Nestled serenely among the picturesque Smoky Mountains lies Gatlinburg, Tenn., its 4,200 residents and the largest collection of salt and pepper shakers in the world.
The collection started about three decades ago with a single pepper mill. “We did not have a pepper mill at home that worked,” wrote the late Andrea Ludden, who cofounded the Salt and Pepper Shaker Museum with her husband, Rolf, in 2002, on the museum’s website.
“So off we went on a quest to find the right one. At first we found one or two, then three or four, until it became an entertainment.
“Soon we found the world of shakers, where the shapes, themes and colors are endless.”
Andrea’s background as an archaeologist enticed her to study the history and cultural significance of the shakers.
A few years later, when Andrea’s son, Alex, gave her a digital camera for Christmas, she commenced taking photos of her already sizable and steadily growing collection of salt and peppers shakers, which were sprinkled around the family home and stored in boxes beneath the house.
She took measurements and compiled meticulous notes about each of the thousands of sets.
She undertook the challenge of categorizing each set, a task perhaps rivaling that of lexicographer Peter Mark Roget compiling his first thesaurus. In fact, the museum boasts 20,000 sets of salt and pepper shakers and 1,500 pepper mills, significantly more than the 15,000 words categorized in Roget’s inaugural volume published in 1852.
Rolf, a jewelry designer by trade, was attracted by the creative artistry of the various shakers, which the Luddens collected from around the globe.
The museum’s welcome sign encapsulates the fascinating array of neatly arranged items on 10 levels of glass-encased shelves: “Inside you will see an amazing variety of salt and pepper shakers from the smallest to the largest, made from anything and everything you can imagine, including sea shells, light bulbs, gourds, eggs, antlers, walnut shells, bone, plastic, grass, stone, gold, silver and aluminum.”
Designs depict the factual and fictional, from U.S. presidents and Amish farmers to Winnie the Pooh and Mickey and Minnie Mouse.
Some shakers commemorate natural wonders, such as Niagara Falls and Mount St. Helens. Others depict manmade achievements like Mount Rushmore and the space program.
Also represented are thousands of species of flora and fauna from around the world.
Categories of shakers are further divided into color schemes.
Even after the opening of the first museum in 2002, the Luddens assiduously augmented their collection, necessitating the move to its present larger location in 2004. Arranging the display at the current location took Andrea 45 days. The Luddens opened a sister museum in Spain in 2010 with a similarly sized inventory.
The website touts the primary purposes of the museums:
- “To show the changes in a society that can be found represented in shakers. As you walk through the museum you can see the changes from ancient times to the 1500s, 1800s, 1920s, 1940s, 1960s all the way to the present time.”

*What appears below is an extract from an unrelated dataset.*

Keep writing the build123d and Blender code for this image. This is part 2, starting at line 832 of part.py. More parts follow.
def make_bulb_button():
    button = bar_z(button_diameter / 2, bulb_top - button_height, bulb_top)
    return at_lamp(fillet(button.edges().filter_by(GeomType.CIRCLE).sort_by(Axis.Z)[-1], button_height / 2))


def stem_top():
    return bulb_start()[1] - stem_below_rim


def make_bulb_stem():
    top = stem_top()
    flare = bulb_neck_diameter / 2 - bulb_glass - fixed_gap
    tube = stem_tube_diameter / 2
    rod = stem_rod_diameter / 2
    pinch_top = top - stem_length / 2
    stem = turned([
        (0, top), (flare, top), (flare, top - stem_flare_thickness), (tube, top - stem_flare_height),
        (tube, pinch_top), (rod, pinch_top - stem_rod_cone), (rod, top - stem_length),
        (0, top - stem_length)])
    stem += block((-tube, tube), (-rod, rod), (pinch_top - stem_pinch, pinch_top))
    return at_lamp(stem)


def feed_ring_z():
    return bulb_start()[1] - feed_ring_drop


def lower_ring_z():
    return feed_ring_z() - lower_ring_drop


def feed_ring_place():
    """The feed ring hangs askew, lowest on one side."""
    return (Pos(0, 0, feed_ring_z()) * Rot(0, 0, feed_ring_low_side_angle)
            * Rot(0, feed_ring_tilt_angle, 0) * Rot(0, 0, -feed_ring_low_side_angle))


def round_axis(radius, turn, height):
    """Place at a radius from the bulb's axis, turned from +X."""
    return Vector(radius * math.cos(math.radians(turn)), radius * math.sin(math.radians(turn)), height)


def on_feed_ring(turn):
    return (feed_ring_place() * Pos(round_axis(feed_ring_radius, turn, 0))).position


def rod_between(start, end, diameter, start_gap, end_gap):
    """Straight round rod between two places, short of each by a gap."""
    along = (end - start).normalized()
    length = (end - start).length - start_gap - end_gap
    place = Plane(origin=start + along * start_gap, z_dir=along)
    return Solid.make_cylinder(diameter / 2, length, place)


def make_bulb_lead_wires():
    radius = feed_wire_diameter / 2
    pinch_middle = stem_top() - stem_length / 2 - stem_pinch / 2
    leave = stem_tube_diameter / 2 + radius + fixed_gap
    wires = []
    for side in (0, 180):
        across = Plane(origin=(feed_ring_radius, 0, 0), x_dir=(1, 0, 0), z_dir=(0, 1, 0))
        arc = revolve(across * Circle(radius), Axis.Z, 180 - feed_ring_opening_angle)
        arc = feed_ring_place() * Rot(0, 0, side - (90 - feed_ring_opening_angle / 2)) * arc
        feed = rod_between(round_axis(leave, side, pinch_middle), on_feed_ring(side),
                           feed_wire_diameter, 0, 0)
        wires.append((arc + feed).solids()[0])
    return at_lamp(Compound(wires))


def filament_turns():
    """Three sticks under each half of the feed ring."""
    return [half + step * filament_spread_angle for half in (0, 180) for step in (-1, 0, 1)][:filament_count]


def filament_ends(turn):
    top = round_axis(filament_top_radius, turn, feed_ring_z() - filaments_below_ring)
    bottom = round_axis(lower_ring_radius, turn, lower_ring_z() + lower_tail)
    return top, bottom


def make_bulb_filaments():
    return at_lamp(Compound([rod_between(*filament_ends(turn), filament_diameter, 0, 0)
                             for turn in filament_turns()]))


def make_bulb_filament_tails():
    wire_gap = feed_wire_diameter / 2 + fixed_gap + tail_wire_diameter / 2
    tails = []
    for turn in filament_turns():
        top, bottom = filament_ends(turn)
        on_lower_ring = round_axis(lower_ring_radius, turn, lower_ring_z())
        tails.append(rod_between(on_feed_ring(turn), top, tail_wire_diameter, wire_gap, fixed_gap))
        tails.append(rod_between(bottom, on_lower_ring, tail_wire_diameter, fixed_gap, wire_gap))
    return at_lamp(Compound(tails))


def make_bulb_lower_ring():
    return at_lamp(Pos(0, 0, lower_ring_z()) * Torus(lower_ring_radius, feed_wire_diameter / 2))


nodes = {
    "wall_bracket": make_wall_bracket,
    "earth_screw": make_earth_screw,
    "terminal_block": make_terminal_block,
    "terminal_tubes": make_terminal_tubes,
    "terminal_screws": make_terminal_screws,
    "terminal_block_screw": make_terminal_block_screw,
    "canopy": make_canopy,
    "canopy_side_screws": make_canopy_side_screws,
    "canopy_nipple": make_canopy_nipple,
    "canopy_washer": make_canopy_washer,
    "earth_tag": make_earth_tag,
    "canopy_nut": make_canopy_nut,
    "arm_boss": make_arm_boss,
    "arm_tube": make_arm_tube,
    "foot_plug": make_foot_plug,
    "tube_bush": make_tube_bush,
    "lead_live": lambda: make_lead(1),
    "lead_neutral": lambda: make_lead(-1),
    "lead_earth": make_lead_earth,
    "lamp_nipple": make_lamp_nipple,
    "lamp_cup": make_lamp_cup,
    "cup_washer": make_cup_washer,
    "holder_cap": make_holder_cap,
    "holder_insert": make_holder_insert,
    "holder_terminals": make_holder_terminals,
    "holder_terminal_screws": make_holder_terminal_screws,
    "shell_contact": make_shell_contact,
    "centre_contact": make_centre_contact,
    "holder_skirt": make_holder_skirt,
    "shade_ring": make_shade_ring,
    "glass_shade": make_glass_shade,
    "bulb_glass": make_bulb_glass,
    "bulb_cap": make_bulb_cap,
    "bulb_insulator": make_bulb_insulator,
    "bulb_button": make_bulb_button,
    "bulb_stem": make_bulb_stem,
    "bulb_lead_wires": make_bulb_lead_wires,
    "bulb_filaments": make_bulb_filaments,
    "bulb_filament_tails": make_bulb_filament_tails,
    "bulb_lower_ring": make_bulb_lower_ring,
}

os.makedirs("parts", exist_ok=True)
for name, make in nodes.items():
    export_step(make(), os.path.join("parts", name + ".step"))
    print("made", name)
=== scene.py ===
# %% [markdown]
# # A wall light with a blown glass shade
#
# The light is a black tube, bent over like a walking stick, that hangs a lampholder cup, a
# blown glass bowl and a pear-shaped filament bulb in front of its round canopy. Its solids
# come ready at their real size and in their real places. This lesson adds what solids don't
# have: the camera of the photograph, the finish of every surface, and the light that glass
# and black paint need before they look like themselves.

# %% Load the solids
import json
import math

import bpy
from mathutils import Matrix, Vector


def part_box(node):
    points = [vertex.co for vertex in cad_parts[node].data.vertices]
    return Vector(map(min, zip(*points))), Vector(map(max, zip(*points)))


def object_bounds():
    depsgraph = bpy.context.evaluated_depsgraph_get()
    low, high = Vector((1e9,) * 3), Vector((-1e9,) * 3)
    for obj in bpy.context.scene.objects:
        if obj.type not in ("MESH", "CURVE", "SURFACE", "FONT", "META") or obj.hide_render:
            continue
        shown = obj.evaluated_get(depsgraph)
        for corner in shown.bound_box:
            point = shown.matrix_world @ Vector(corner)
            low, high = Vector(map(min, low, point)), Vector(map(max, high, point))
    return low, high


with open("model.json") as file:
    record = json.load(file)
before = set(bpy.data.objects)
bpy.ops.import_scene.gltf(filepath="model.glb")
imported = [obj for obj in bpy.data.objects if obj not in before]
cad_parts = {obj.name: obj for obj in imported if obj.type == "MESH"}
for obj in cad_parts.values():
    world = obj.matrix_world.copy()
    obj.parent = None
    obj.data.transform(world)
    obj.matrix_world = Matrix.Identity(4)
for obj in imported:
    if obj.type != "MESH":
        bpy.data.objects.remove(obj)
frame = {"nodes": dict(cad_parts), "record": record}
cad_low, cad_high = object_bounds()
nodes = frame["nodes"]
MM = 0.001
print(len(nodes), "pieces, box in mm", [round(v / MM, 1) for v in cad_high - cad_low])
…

- “To show the variety and the creativity that can be found in salt and pepper shakers. Who were the people and artists creative enough to come up with all these amazing different shapes?”

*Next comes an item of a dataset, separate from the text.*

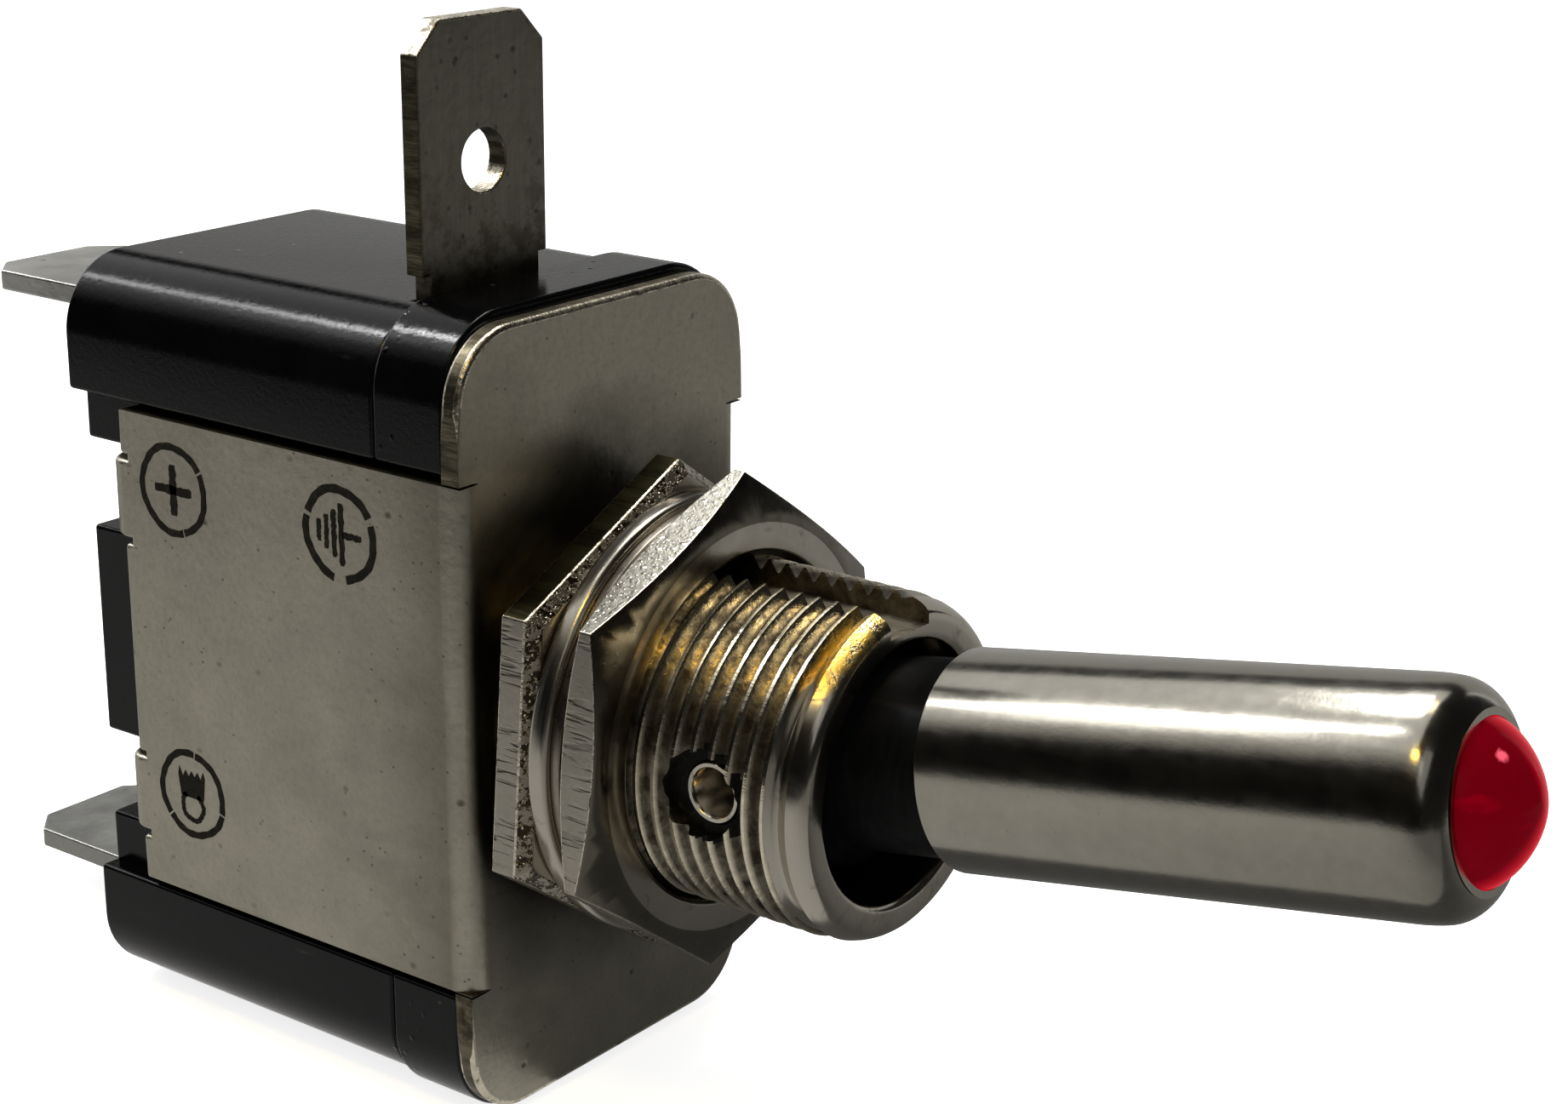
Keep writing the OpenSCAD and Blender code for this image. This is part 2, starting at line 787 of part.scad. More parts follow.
module contact_rocker()
    color([0.78, 0.5, 0.28])
        rocker_pose()
            along_x(-rocker_w / 2, rocker_w)
                rocker_section();

module moving_contact()
    color([0.86, 0.86, 0.88])
        rocker_pose()
            translate([0, -rocker_face, 0])
                rotate([rocker_bend, 0, 0])
                    translate([0, 0, contact_at])
                        along_y(rocker_t, contact_t)
                            circle(contact_r);

module fixed_contact()
    color([0.86, 0.86, 0.88])
        translate([0, 0, contact_z])
            along_y(contact_y, contact_t)
                circle(contact_r);

// Saddle that the rocker's knuckle sits in
module rocker_cradle()
    color([0.78, 0.6, 0.3])
        difference() {
            translate([-rocker_w / 2 + cradle_inset, rocker_y + cradle_gap, -cradle_h / 2])
                cube([rocker_w - 2 * cradle_inset, leg_y - rocker_y - cradle_gap, cradle_h]);
            along_x(-rocker_w, 2 * rocker_w)
                translate([rocker_y, 0])
                    circle(knuckle_r + knuckle_fit);
        }

// Rear terminal: a blade through the base, and a leg down the rear of the chamber
module rear_terminal(z, leg_w, leg_end) {
    translate([0, boss_y + blade_len, z - blade_t / 2])
        linear_extrude(blade_t)
            blade_outline(blade_w, boss_y + blade_len - chamber_y, rear_hole_at);
    translate([-blade_w / 2, leg_y, z - blade_t / 2])
        cube([blade_w, blade_t + eps, blade_t]);
    difference() {
        union() {
            translate([-blade_w / 2, leg_y, rivet_z - 2])
                cube([blade_w, blade_t, z + blade_t / 2 - rivet_z + 2]);
            translate([-leg_w / 2, leg_y, leg_end])
                cube([leg_w, blade_t, rivet_z - leg_end]);
        }
        translate([0, 0, rivet_z])
            along_y(leg_y - 1, blade_t + 2)
                circle(rivet_r);
    }
}

module supply_terminal()
    color([0.62, 0.62, 0.6])
        rear_terminal(supply_z, 2 * contact_r + 1.2, contact_z - contact_r - 0.6);

module load_terminal()
    color([0.62, 0.62, 0.6])
        mirror([0, 0, 1])
            rear_terminal(load_z, load_leg_w, -cradle_h / 2);

module terminal_rivet(z)
    translate([0, 0, z])
        spin_y()
            polygon([
                [0, leg_y - rivet_head_t],
                [rivet_head_r - rivet_dome, leg_y - rivet_head_t],
                [rivet_head_r, leg_y - rivet_head_t + rivet_dome],
                [rivet_head_r, leg_y],
                [rivet_r, leg_y],
                [rivet_r, chamber_y + rivet_depth],
                [0, chamber_y + rivet_depth]
            ]);

module supply_rivet()
    color([0.8, 0.65, 0.35])
        terminal_rivet(rivet_z);

module load_rivet()
    color([0.8, 0.65, 0.35])
        terminal_rivet(-rivet_z);

// Ground blade, its neck down through the seam, and a foot forward to the bracket's plate
module ground_terminal()
    color([0.45, 0.44, 0.42])
        translate([ground_x, 0, 0]) {
            translate([0, 0, ground_top])
                along_y(seam_y, blade_t)
                    blade_outline(blade_w, ground_top - shoulder_z, ground_hole_at);
            translate([-neck_w / 2, seam_y, foot_z])
                cube([neck_w, blade_t, shoulder_z - foot_z + eps]);
            translate([-neck_w / 2, sheet_t, foot_z])
                cube([neck_w, cover_d + eps, blade_t]);
        }

bracket();
front_cover();
base_housing();
threaded_bushing();
rear_nut();
flat_washer();
lock_washer();
front_nut();
pivot_pin();
lever_core();
lever_sleeve();
led();
led_resistor();
anode_wire();
cathode_wire();
plunger();
plunger_spring();
contact_rocker();
moving_contact();
fixed_contact();
rocker_cradle();
supply_terminal();
load_terminal();
ground_terminal();
supply_rivet();
load_rivet();
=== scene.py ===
import json
import math
import random

import bmesh
import bpy
from mathutils import Matrix, Vector


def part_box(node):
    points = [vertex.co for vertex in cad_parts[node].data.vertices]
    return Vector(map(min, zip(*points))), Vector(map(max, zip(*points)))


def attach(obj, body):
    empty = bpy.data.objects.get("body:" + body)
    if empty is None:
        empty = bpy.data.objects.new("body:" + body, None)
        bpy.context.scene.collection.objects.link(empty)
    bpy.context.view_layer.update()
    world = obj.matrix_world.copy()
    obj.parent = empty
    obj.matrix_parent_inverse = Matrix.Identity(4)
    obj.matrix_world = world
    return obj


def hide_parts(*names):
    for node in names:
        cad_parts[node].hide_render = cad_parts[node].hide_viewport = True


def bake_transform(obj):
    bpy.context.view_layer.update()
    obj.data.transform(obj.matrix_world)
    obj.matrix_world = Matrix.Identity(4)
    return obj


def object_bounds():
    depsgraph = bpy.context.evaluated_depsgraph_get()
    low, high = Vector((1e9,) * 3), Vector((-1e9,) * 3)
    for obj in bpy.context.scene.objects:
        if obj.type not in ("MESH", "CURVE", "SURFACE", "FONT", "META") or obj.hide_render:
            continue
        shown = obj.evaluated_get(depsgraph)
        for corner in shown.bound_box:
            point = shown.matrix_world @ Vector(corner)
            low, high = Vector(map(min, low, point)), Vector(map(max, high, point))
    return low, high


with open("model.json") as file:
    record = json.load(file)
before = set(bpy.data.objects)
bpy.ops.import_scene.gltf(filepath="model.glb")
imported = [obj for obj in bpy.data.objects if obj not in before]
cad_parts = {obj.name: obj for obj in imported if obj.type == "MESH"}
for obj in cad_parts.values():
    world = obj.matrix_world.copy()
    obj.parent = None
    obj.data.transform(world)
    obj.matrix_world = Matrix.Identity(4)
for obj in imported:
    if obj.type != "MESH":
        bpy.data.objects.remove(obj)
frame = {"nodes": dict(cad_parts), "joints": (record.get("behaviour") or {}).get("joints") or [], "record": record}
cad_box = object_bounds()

MM = 0.001

# ---------------- places, all from the frame

FLOOR_Z = cad_box[0].z
JOINTS = {j["name"]: j for j in frame["joints"]}

THREAD_R = 6.0 * MM
BUSHING_LO, BUSHING_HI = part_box("threaded_bushing")
PIVOT = Vector(JOINTS["lever_pivot"]["pos_m"])
LEVER_TILT = math.radians(JOINTS["lever_pivot"]["range_deg"][1] / 2)
LEVER = Matrix.Translation(PIVOT) @ Matrix.Rotation(-LEVER_TILT, 4, "X")
WING_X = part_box("bracket")[0].x
SHEET_T = 0.8 * MM
WING_HALF = 9.2 * MM
SEAM_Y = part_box("base_housing")[0].y


def lever_box(node):
    """Lowest and highest corner of a CAD node in the lever's own frame, where -Y runs out of the bushing."""
    inverse = LEVER.inverted()
    points = [inverse @ v.co for v in frame["nodes"][node].data.vertices]
    low = Vector([min(p[i] for p in points) for i in range(3)])
    high = Vector([max(p[i] for p in points) for i in range(3)])
    return low, high


def lamp_sizes():
    """Radius, base and tip of the lamp's dome in the lever's own frame, and the end of the sleeve."""
    low, high = lever_box("led")
    seat = lever_box("lever_sleeve")[0].y
    return high.x - 0.4 * MM, seat + 0.3 * MM, low.y, seat


def dome_point(rise):
    """Radius and y of the dome, part sphere, part cone, at a rise from 0 at its base to 90 at its tip."""
    radius, base, tip, _ = lamp_sizes()
    rise = math.radians(rise)
    return radius * max(0.0, math.cos(rise)) ** 1.25, base - (base - tip) * math.sin(rise) ** 1.25


def put(name, data):
    """Makes an object of the data and links it into the scene."""
    thing = bpy.data.objects.new(name, data)
    bpy.context.scene.collection.objects.link(thing)
    return thing


# ---------------- camera

def make_camera():
    azimuth, elevation, roll = math.radians(-53.41), math.radians(17.70), math.radians(0.57)
    target = Vector((-3.57, -10.32, 8.14)) * MM
    distance = 90.39 * MM
    back = Vector((
        math.sin(azimuth) * math.cos(elevation),
        -math.cos(azimuth) * math.cos(elevation),
        math.sin(elevation),
    ))
    right = (-back).cross(Vector((0, 0, 1))).normalized()
    up = right.cross(-back)
    rolled_right = right * math.cos(roll) + up * math.sin(roll)
    rolled_up = up * math.cos(roll) - right * math.sin(roll)
    data = bpy.data.cameras.new("camera")
    data.sensor_fit = "HORIZONTAL"
    data.sensor_width = 36
    data.lens = 64.94
    data.clip_start, data.clip_end = 0.001, 10
    camera = put("camera", data)
    turn = Matrix((rolled_right, rolled_up, back)).transposed().to_4x4()
    camera.matrix_world = Matrix.Translation(target + back * distance) @ turn
    bpy.context.scene.camera = camera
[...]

- “To bring people together. We are all connected to salt and pepper shaker collectors … and everyone has a memory about a salt and pepper shaker, either from their childhood or later in life.”

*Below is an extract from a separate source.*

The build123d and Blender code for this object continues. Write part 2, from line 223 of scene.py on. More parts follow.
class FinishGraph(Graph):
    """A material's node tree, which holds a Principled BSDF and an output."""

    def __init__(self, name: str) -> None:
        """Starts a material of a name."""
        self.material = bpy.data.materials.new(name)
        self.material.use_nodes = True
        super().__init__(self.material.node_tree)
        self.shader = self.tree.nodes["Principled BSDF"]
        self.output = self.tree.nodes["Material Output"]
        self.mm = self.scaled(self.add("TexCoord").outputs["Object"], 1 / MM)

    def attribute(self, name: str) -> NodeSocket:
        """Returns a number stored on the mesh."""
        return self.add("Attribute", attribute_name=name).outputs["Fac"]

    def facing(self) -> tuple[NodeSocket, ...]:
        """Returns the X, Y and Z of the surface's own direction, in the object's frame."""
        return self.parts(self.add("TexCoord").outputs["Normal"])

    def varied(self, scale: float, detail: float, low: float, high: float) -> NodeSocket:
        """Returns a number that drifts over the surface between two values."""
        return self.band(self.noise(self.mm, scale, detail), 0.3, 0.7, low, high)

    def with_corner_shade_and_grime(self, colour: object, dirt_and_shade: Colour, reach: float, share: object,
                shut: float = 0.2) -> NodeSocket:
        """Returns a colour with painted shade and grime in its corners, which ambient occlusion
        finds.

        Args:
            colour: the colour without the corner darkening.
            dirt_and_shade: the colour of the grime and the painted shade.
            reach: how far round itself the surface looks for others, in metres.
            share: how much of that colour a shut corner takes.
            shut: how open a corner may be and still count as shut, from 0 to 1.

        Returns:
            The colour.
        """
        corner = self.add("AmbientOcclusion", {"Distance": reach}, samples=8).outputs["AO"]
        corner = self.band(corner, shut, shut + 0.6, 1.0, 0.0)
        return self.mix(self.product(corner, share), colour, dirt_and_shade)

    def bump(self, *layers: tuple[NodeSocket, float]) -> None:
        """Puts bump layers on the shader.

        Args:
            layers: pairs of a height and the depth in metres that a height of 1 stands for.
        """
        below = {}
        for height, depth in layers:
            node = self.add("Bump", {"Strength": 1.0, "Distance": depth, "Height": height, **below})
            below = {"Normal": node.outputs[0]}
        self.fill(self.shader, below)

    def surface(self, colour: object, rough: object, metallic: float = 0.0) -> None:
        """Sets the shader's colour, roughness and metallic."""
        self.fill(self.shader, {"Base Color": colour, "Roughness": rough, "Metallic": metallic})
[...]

The museum has hosted tens of thousands of visitors since it opened near the Gatlinburg entrance to Great Smoky Mountains National Park, the most visited national park in the United States. During the summer, upwards of 200 people a day walk the display halls, which are painted black to highlight the collection.
The museum contains a gift shop where the $3 admission — children 12 and under are free — is applied to the purchase of any salt and pepper shaker set.
The museum’s website is educational, with articles on salt, pepper and related topics. Among the interesting facts gleaned from the site:
- There are 14,000 commercial applications for salt.
- Canada is the world’s largest consumer of salt. Road salt accounts for much of the total.
- Pepper is actually a berry and is grown in India, Indonesia, Malaysia and Brazil.
- Peppercorns can be black, white or green, depending upon their ripeness when harvested.
- Many factors determine which shaker in a set has more holes. For example, in cultures wary of excessive salt consumption or where salt is rare, the pepper shaker has more holes.
The museum is open 10 a.m. to 2 p.m. Monday through Saturday and noon to 4 p.m. Sunday with occasional weather-related closings during the winter.
The museum is located at 461 Brookside Village Way, Gatlinburg, Tenn.